Over the next hundred years, Canada grew quite successfully as a nation, somehow staying out of any major spotlights, conflicts, and kept everyone off their case by giving the world the best comedians. They kept close economic and trade ties to America, and kept close “putting on a good face and slapping monarchs on our money” with Britain. They steadily grew more and more independent of actual British rule, with a clear governing Prime Minister and Parliament. However, through all of this, the “ruling party” in name was still the British monarchy, and eventually, Canada decided this didn’t need to keep going.
Thus, in 1982, Canada approached Britain about the fact that was still only a gradual separation between the countries. This entire liberation process likely took so long because Britain had TOTALLY forgotten that it was once an empire and actually had colonies, and Canada was too polite to ask about it.
The Crown said, “Yeah, okay, I guess we should go ahead and finalize all of that, but here’s the deal: you will keep needlessly putting pictures of the Queen everywhere and act like The Crown actually matters to your country.” Canada was all like “Cool, so does that mean we get to take some British holidays off in order to honour the Queen ‘n stuff?” and Britain was like, “Sure yeah, but you have to refer to vacation as holiday, like we do,” and Canada said, “Cool”.
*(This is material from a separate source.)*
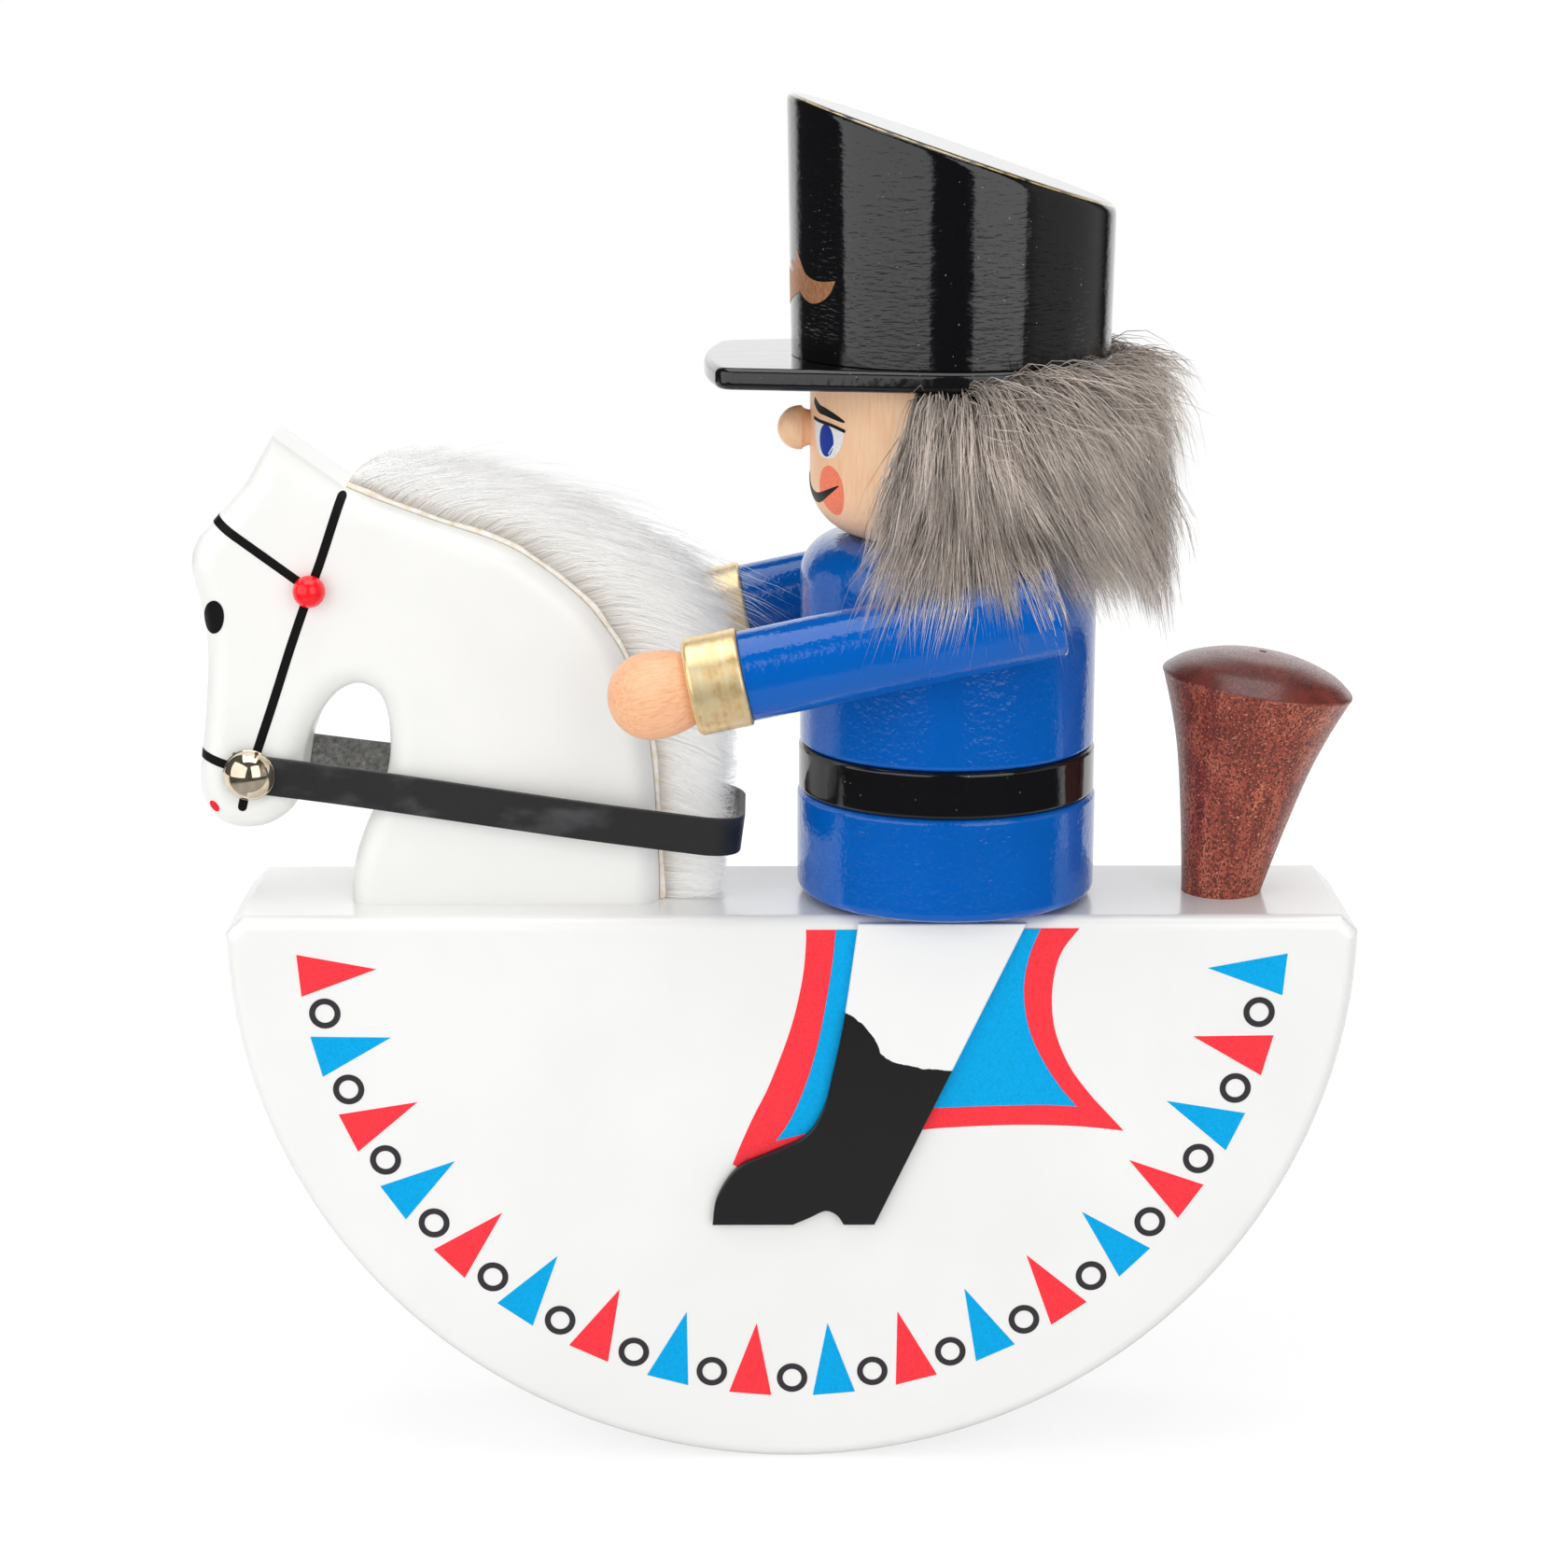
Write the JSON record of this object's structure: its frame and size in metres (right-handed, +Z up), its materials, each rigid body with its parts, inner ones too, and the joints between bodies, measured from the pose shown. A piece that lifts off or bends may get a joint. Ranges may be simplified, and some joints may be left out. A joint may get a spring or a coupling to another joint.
{
  "type": "balancing rider toy",
  "caption": "Painted wooden rider with tall hat astride a rocking horse, standing on a weighted half-disc sole that rolls it back upright",
  "frame": {"origin": "Lowest point of the round sole, in the middle of the board's thickness", "axes": "-X is where horse and rider face, Y runs across the toy, +Z is up"},
  "size_m": [0.1805, 0.0734, 0.2156],
  "materials": {
    "white_lacquer": "white gloss lacquer on wood",
    "leg_paint": "white trousers above a glossy black boot, painted on wood",
    "horse_lacquer": "white satin lacquer with painted bridle, eye and nostril",
    "hide": "raw cream hide edge",
    "white_fur": "long soft white fur",
    "grey_fur": "shaggy grey fur with pale tips",
    "red_bead": "red gloss lacquer",
    "polished_brass": "polished pale brass",
    "black_leather": "smooth black outside, rough grey inside",
    "blue_lacquer": "blue gloss lacquer on turned wood",
    "black_lacquer": "black gloss lacquer on turned wood",
    "face_wood": "clear satin lacquer on pale turned wood, painted face",
    "hand_wood": "satin lacquer on pale turned wood",
    "gold_paint": "brushed gold paint",
    "dark_wood": "dark red-brown stained wood with open pores, satin",
    "raw_wood": "plain beech",
    "steel": "turned steel"
  },
  "bodies": {
    "toy": {"rocker": "white_lacquer", "counterweight": "steel", "weight_plug": "white_lacquer", "leg_left": "leg_paint", "leg_right": "leg_paint", "horse_head": "horse_lacquer", "horse_dowels": "raw_wood", "mane_hide": "hide", "mane_fur": "white_fur", "bridle_beads": "red_bead", "cheek_nails": "polished_brass", "coat_skirt": "blue_lacquer", "belt": "black_lacquer", "coat_body": "blue_lacquer", "coat_dowel": "raw_wood", "neck_dowel": "raw_wood", "head": "face_wood", "nose": "face_wood", "hair_hide": "hide", "hair_fur": "grey_fur", "brim": "black_lacquer", "hat": "black_lacquer", "hat_dowel": "raw_wood", "sleeve_left": "blue_lacquer", "sleeve_right": "blue_lacquer", "cuff_left": "gold_paint", "cuff_right": "gold_paint", "hand_left": "hand_wood", "hand_right": "hand_wood", "arm_dowels": "raw_wood", "tail_knob": "dark_wood"},
    "rein": {"rein": "black_leather"}
  },
  "joints": [
    {"name": "rein_swing", "type": "hinge", "parent": "toy", "child": "rein", "pos_m": [-0.0841, 0, 0.1119], "axis": [0, 1, 0], "range_deg": [-10, 5]}
  ]
}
Thus, the Canada Act of 1982, which actually fully legalized the Constitution of Canada in Canada. Previously, it had only been an act of British Parliament, and was even located in Britain. With this final act, Canada, which had been a country for over a century, was officially and fully independent of British rule.
Canada didn’t go about becoming a country the same way as so many other places, but that’s what makes Canada so unique. Sure, it may have been a very gradual process, but it still happened. Thanks to that process, the rest of the world gets awesome maple syrup, good beer, and Colin Mochrie.
So thank you, Canada. And happy 30th birthday!